I'm raising rates now because a) I've now run four workshops, and am more confident in the curriculum, and b) I'm also baking following coaching into the program. I think the workshop *can* get someone to the point where they can practice on their own, but realistically I think most people will benefit from an environment where the skills are solidified and habits are reinforced.
I charge a fair amount of money because:
- People thinking it’s worth paying for is a crux of mine. If I didn’t think I could ultimately generate thousands of dollars worth of value for people, I would give up on the project. Charging money makes it harder to delude myself that I’m helping.
- Lightcone needs the money. And on the margin, we prefer to get money from people we are delivering value to.
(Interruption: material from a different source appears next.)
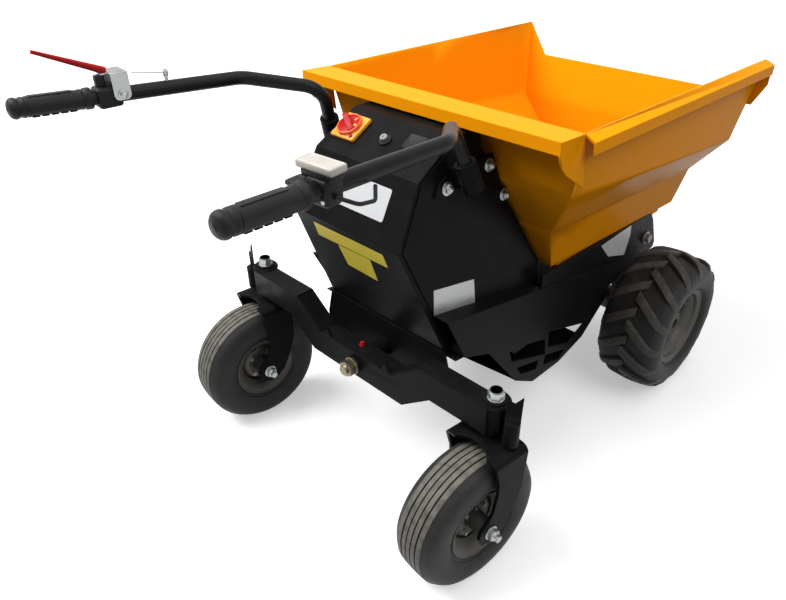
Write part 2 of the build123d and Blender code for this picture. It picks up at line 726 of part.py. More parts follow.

The cost roughly what we'd need for this to be sustainable.
- It filters for commitment. I want to filter for people who actually are going to try to get hundreds or thousands of dollars worth of value from the workshop, and so will put more effort in.
- It soft-filters for the pre-requisites. Because the workshop isn’t a 101 workshop, I want to filter for people who have some degree of “already having your shit together”, for which “can afford to consider paying serious money for a workshop” is a proxy. (I realize that will exclude some people unnecessarily. But given the other goals, it seems like the right balance)
In general, if you didn’t feel like you got your money’s worth, I prefer to solve this by giving you some free followup coaching until you feel like you got your money’s worth.
If you earnestly tried to get a thousand dollars worth of value from the workshop, including explicitly strategizing with me on how to adapt it to you, and it didn’t really pay off and it seems like my general frame or skillset isn’t useful to you, chat with me and I’ll consider a refund.